Recently, the TIAA-CREF Research Institute studied its participants’ retirement planning and investment behavior. While the plan’s mix of retirement products is different from most other firms (participants can contribute to a deferred income annuity during the accumulation period) and its participants behave a bit differently, the results should prove useful to companies on the for-profit side of the retirement business.
One striking finding was that TIAA-CREF participants seem increasingly concerned about avoiding losses should both they and a spouse die. “It’s odd,” said Richardson. “We public policy people are worried about people outliving their retirement benefits. But people seem to be more worried about dying young, and not leaving anything for their children or relatives.”
Why “odd”? Because “our participants tend to live longer than the general population. They are more educated, stay active and pay more attention to their health,” he said.
Year after year, the study shows, nearly 80% of TIAA-CREF participants who choose annuities opt for a guaranteed payment period, which assures that payouts continue for a certain number of years even if the annuity holder (and spouse) dies in the meantime. Richardson added, “And remember, these guarantee options are expensive. You pay a premium for them.”

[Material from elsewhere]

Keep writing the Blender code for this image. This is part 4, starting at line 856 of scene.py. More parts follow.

A second surprise in the survey involves the investment behavior of TIAA-CREF participants under age 35. Because its members see retirement as something distant, this group in general has tended to opt for greater risk in hopes of building up a larger nest egg over time. Indeed, that’s what financial advisors and portfolio theorists tell younger clients to do.
In this survey, however, the under-35 group shows a big shift in 2010 from investments in equities into balanced funds— to 40% in equities and 24% in balanced funds in 2010 from 45% in equities and 8% in balanced funds in 2006. (Some of the money going into balanced funds in this group also came from fixed and guaranteed income investments, which fell to a combined 31% from 39% over the period.)

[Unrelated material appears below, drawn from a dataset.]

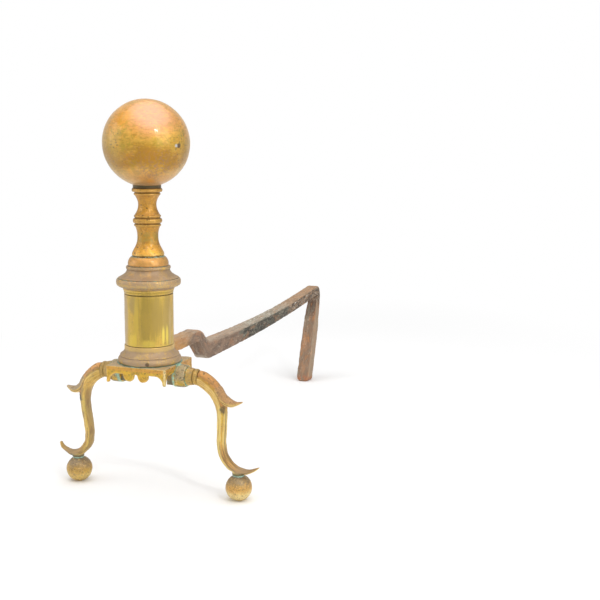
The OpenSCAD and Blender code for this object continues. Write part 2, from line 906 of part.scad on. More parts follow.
// ---- rod and its fixings ----

module tie_rod() {
    color(iron_brown)
    at_column() {
        translate([0, 0, rod_bottom])
            cylinder(d = rod_d, h = rod_top - rod_bottom);
        translate([0, 0, plinth_top + tongue_t])
            cylinder(d = rod_collar_d, h = rod_collar_t);
    }
}

module rod_nut() {
    color(iron_brown)
    at_column()
        translate([0, 0, plinth_under - washer_t - nut_t])
            square_nut(rod_nut_w, rod_d + 2 * thread_gap);
}

module rod_washer() {
    color(iron_brown)
    at_column()
        translate([0, 0, plinth_under - washer_t])
            difference() {
                cylinder(d = washer_d, h = washer_t);
                translate([0, 0, -past])
                    cylinder(d = rod_d + 2 * pass_gap, h = washer_t + 2 * past);
            }
}

ball();
shaft();
cap();
drum();
base_moulding();
plinth();
left_leg();
right_leg();
left_foot();
right_foot();
left_leg_nut();
right_leg_nut();
billet_bar();
tie_rod();
rod_nut();
rod_washer();
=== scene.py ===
import math
from functools import cached_property
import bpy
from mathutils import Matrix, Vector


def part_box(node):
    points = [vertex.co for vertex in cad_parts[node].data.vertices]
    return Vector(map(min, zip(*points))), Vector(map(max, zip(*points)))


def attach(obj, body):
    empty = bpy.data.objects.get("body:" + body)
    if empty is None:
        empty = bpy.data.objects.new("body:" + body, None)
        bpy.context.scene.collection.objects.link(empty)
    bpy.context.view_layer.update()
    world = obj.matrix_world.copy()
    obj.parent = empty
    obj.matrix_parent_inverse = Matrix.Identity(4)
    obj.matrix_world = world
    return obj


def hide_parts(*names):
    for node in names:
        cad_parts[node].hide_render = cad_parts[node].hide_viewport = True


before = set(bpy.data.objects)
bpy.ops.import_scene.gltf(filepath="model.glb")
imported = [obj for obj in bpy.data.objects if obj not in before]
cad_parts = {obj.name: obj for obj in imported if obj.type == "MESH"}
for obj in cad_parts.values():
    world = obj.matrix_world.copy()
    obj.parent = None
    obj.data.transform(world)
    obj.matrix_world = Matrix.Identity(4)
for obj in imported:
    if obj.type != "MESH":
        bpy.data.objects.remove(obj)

from types import SimpleNamespace

import bmesh
import bpy
import numpy as np
from bpy.props import FloatProperty, FloatVectorProperty, PointerProperty
from bpy.types import Operator, Panel, PropertyGroup
from mathutils import Matrix

bl_info = {
    "name": "Ball-top andiron",
    "version": (1, 0, 0),
    "blender": (4, 5, 0),
    "location": "3D View > Sidebar > Andiron",
    "description": "Aged brass and wrought iron for a ball-top andiron, on a studio floor",
    "category": "Object",
}

# Lengths in this script are millimetres, in the frame of the CAD model, until
# store() writes a mesh, whose vertices are metres. +Z is up and +Y runs back.
MM = 0.001


# ---- places, taken from the frame ----

def corners(node):
    """Lowest and highest corners of a CAD node."""
    low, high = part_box(node)
    return np.array(low) / MM, np.array(high) / MM


def middle(node):
    """Centre of a CAD node's box."""
    low, high = corners(node)
    return (low + high) / 2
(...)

“But the balanced category is basically composed of target-date funds,” says Richardson, “and for people in that younger age group, a balanced fund is probably even riskier than an equities fund” in terms of whether it will enable them to achieve their long-term goals. He attributes the change to the financial crisis.
“After the 2008-9 market crash, people may just be saying, ‘I give up. Here’s a life-cycle fund, and I won’t have to think about it,’” he said. Most of the people opting for target date funds put all their assets in them.

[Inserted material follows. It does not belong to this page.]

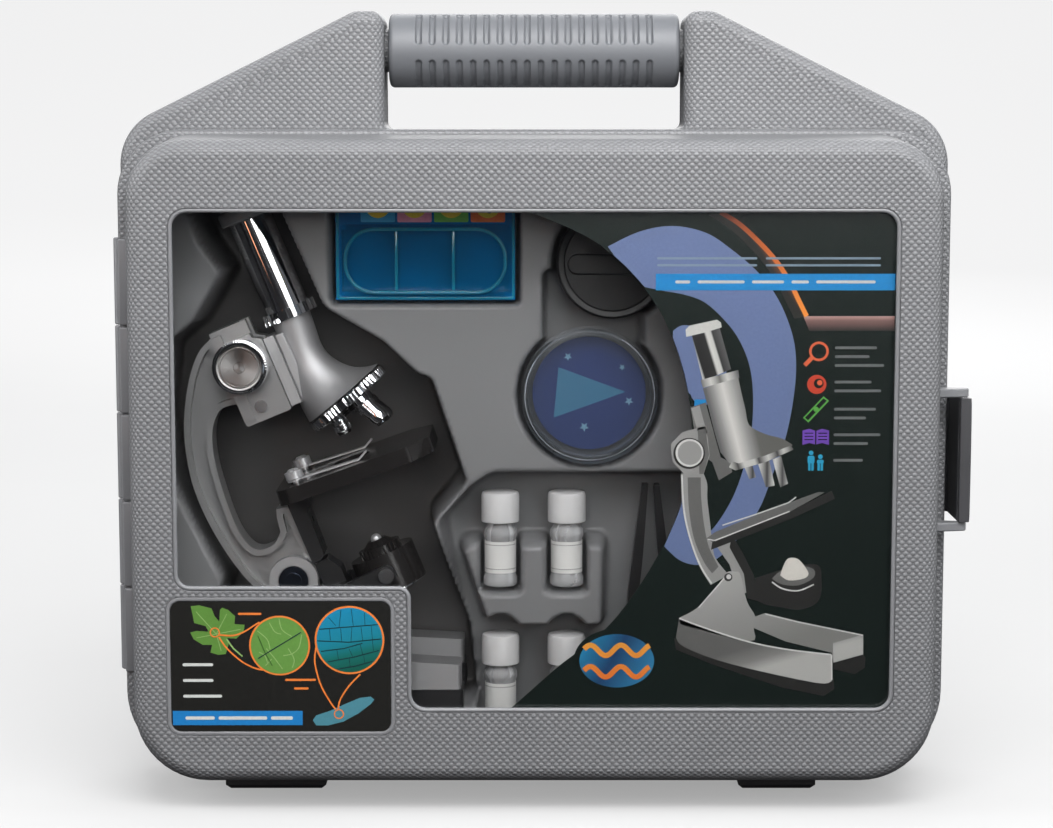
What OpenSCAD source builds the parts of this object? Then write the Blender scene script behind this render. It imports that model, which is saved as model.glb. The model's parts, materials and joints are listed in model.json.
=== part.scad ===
// Children's microscope, packed in its carrying case with its accessories.
// Row frame: +X right, +Y to the back, +Z up; the case stands on its two feet at Z = 0.
// The parting plane of the case is Y = 0, with the lid in front of it and the rear shell behind it.

/* [Case] */
// Width of the case across its side walls
case_w = 348; // [344:1:352]
// Height of the closed box, without its feet and handle
case_h = 273; // [271:1:275]
// Depth of the rear shell
rear_d = 45; // [44:1:50]
// Depth of the lid
lid_d = 45; // [44:1:48]
// Wall thickness of both shells
wall = 2.5; // [2:0.1:3]
// Height of the feet below the case
foot_h = 8; // [6:1:10]

/* [Handle] */
// Height of the handle's top above the floor
handle_top = 330; // [328:1:334]
// Gap between the two horns that hold the grip
handle_gap = 125.6; // [120:0.2:130]
// Outer diameter of the grip
grip_d = 31; // [28:0.5:32]
// Diameter of the bar inside the grip
bar_d = 18; // [14:0.5:20]

/* [Microscope] */
// Angle that the arm leans back from upright
tilt = 22.5; // [21.5:0.5:23]
// Radius of the chrome body tube
tube_r = 9.3; // [9:0.1:9.5]
// Length of the chrome body tube
tube_len = 40.5; // [38:0.5:41]
// Radius of the revolving turret
turret_r = 19.8; // [19:0.1:20]
// Angle between the turret's axis and the body tube
turret_tilt = 18; // [17:0.5:19]
// Half width of the base
base_half_w = 33; // [31:0.5:33]
// Radius of the focus knobs
knob_r = 11.6; // [11:0.1:12]

/* [Focus drive] */
// Module of the rack and pinion
gear_m = 1; // [1:1:1]
// Teeth on the pinion
pinion_teeth = 10; // [10:1:10]
// Play between the rack and the pinion, along the rack
backlash = 0.3; // [0.2:0.05:0.4]

/* [Accessories] */
// Radius of the petri dish lid
dish_r = 28.7; // [28:0.1:29]
// Radius of a vial's cap
cap_r = 8.2; // [7.8:0.1:8.3]

/* [Hidden] */
$fn = 64;

half_w = case_w / 2;
case_top = foot_h + case_h;
front_y = -lid_d;
seam = 0.3;

// Window opening in the lid and the picture label under its notch
win_half = 146;
win_top = 248;
win_bottom = 44.4;
notch_x = -50.6;
notch_z = 95.3;
label_box = [-149.4, 34.7, -58.9, 89.2];

// Hinge on the left edge, latch on the right edge
hinge_x = -half_w - 0.4;
hinge_r = 2.4;
hinge_low = 51;
hinge_high = 236;
knuckles = 5;
knuckle_len = (hinge_high - hinge_low) / knuckles;
latch_x = half_w + 4.6;
latch_y = -17;
latch_low = 118;
latch_high = 170;
latch_r = 3.9;

// Grip
horn_in = handle_gap / 2;
grip_y = 21;
grip_z = handle_top - 0.6 - grip_d / 2;
horn_d = 42;

// Tray
tray_front = -4;
tray_back = rear_d - wall - 1;
sheet = 1.5;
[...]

A similar if less pronounced shift away from equities and annuities into balanced funds has occurred among the 35-44 and the 45-53 age brackets, with equities dropping to 40% from 52% for the first group and to 43% from 49% for the second.
Yet, especially for those aged 35-44, the move to target date funds could also be more risky than just investing in equities alone would be, based on historical performance. In the older age cohorts, the shift out of equities was minimal. The percentage of investors who moved into guaranteed or fixed annuities actually rose slightly.
It remains to be seen, said Richardson, whether the rebalancing of allocations observed in TIAA-CREF participants’ portfolios would persist. “When you have a big event like 2008, there is always a question of how long people will continue to respond to it. So far, people have stayed out of equities,” he noted.
In fact, the shift towards a more conservative investment posture predates the 2008 crash, and extends through last five years covered in the study (see P. 5 of the presentation referenced above). The percentage of those participants putting 100% of their assets in equity products dropped steadily over the period, to 8.2% in 2011 from 12.1% in 2005.
The percentage putting over 50% of assets into equities also fell, to 31.4% in 2010 from 39.2% in 2005. Over the same period, the percentage that put between one percent and 50% of assets into equities fell to 24.6% from 28%. The percentage that put no assets in equities rose from to 35.7% in 2010 from 20.7% in 2005.
“There can be a lot of inertia in these kinds of decisions,” said Richardson.
Richardson’s data also shows a trend toward delaying the first annuity payment by TIAA-CREF participants, which suggests that they may be working longer. In 1986, 54.3% of first life annuity payments were taken between the ages of 56 and 64. In 2009, that portion dropped to 38.2%. Between 1980 and 2009, the percentage starting payments at age 65 dropped by more than half, while the percentage taking at age 66 or later increased from 13.5% to about 47%.